··· Dataset section

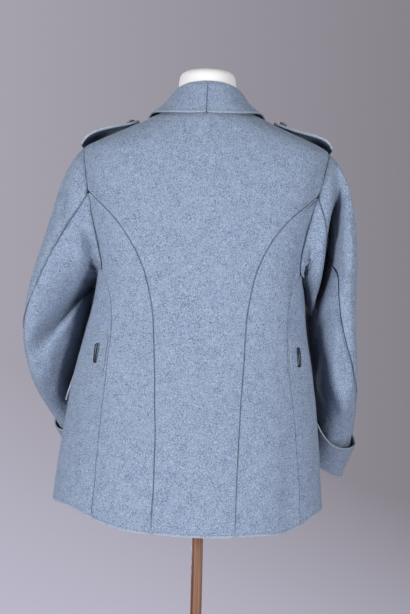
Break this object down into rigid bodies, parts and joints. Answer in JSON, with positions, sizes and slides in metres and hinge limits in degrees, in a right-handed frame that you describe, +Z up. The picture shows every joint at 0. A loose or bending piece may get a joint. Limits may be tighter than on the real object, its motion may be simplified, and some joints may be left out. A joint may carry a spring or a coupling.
{
  "type": "military tunic on a dress form and stand",
  "caption": "Hip-length wool military tunic with a turn-down collar, shoulder straps and turned-back cuffs, worn by a limbless dress form on a pole stand.",
  "frame": {"origin": "on the floor, at the centre of the underside of the stand's base", "axes": "+Z up along the pole; -Y to the tunic's front; +X to the wearer's left"},
  "size_m": [0.6112, 0.4839, 1.56],
  "materials": {
    "wool": "thick fulled wool, blue-grey with white and dark fibres, soft nap",
    "black_wire": "black japanned wire",
    "grey_metal": "dull grey-blue painted metal",
    "white_cover": "smooth matt white cover",
    "varnished_wood": "varnished red-brown wood"
  },
  "bodies": {
    "root": {"back_panel": "wool", "belt_hook_left": "black_wire", "belt_hook_right": "black_wire", "collar_left": "wool", "collar_right": "wool", "cuff_left": "wool", "cuff_right": "wool", "dress_form": "white_cover", "front_button_1": "grey_metal", "front_button_2": "grey_metal", "front_button_3": "grey_metal", "front_button_4": "grey_metal", "front_button_5": "grey_metal", "front_button_6": "grey_metal", "front_left": "wool", "front_right": "wool", "hip_pocket_left": "wool", "hip_pocket_right": "wool", "hook_patch_left": "wool", "hook_patch_right": "wool", "pocket_flap_left": "wool", "pocket_flap_right": "wool", "shoulder_strap_left": "wool", "shoulder_strap_right": "wool", "side_body_left": "wool", "side_body_right": "wool", "sleeve_under_left": "wool", "sleeve_under_right": "wool", "sleeve_upper_left": "wool", "sleeve_upper_right": "wool", "stand_base": "varnished_wood", "stand_pole": "varnished_wood", "strap_button_left": "grey_metal", "strap_button_right": "grey_metal"}
  },
  "joints": []
}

······

> _Exercise aim_
Extract the complete listing above, reproducing each line exactly.

> _Finished answer_
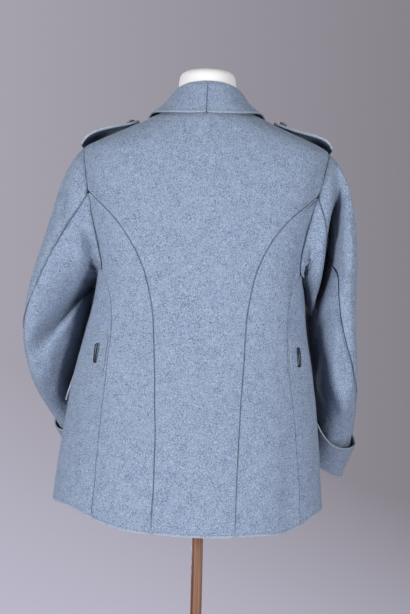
Break this object down into rigid bodies, parts and joints. Answer in JSON, with positions, sizes and slides in metres and hinge limits in degrees, in a right-handed frame that you describe, +Z up. The picture shows every joint at 0. A loose or bending piece may get a joint. Limits may be tighter than on the real object, its motion may be simplified, and some joints may be left out. A joint may carry a spring or a coupling.
{
  "type": "military tunic on a dress form and stand",
  "caption": "Hip-length wool military tunic with a turn-down collar, shoulder straps and turned-back cuffs, worn by a limbless dress form on a pole stand.",
  "frame": {"origin": "on the floor, at the centre of the underside of the stand's base", "axes": "+Z up along the pole; -Y to the tunic's front; +X to the wearer's left"},
  "size_m": [0.6112, 0.4839, 1.56],
  "materials": {
    "wool": "thick fulled wool, blue-grey with white and dark fibres, soft nap",
    "black_wire": "black japanned wire",
    "grey_metal": "dull grey-blue painted metal",
    "white_cover": "smooth matt white cover",
    "varnished_wood": "varnished red-brown wood"
  },
  "bodies": {
    "root": {"back_panel": "wool", "belt_hook_left": "black_wire", "belt_hook_right": "black_wire", "collar_left": "wool", "collar_right": "wool", "cuff_left": "wool", "cuff_right": "wool", "dress_form": "white_cover", "front_button_1": "grey_metal", "front_button_2": "grey_metal", "front_button_3": "grey_metal", "front_button_4": "grey_metal", "front_button_5": "grey_metal", "front_button_6": "grey_metal", "front_left": "wool", "front_right": "wool", "hip_pocket_left": "wool", "hip_pocket_right": "wool", "hook_patch_left": "wool", "hook_patch_right": "wool", "pocket_flap_left": "wool", "pocket_flap_right": "wool", "shoulder_strap_left": "wool", "shoulder_strap_right": "wool", "side_body_left": "wool", "side_body_right": "wool", "sleeve_under_left": "wool", "sleeve_under_right": "wool", "sleeve_upper_left": "wool", "sleeve_upper_right": "wool", "stand_base": "varnished_wood", "stand_pole": "varnished_wood", "strap_button_left": "grey_metal", "strap_button_right": "grey_metal"}
  },
  "joints": []
}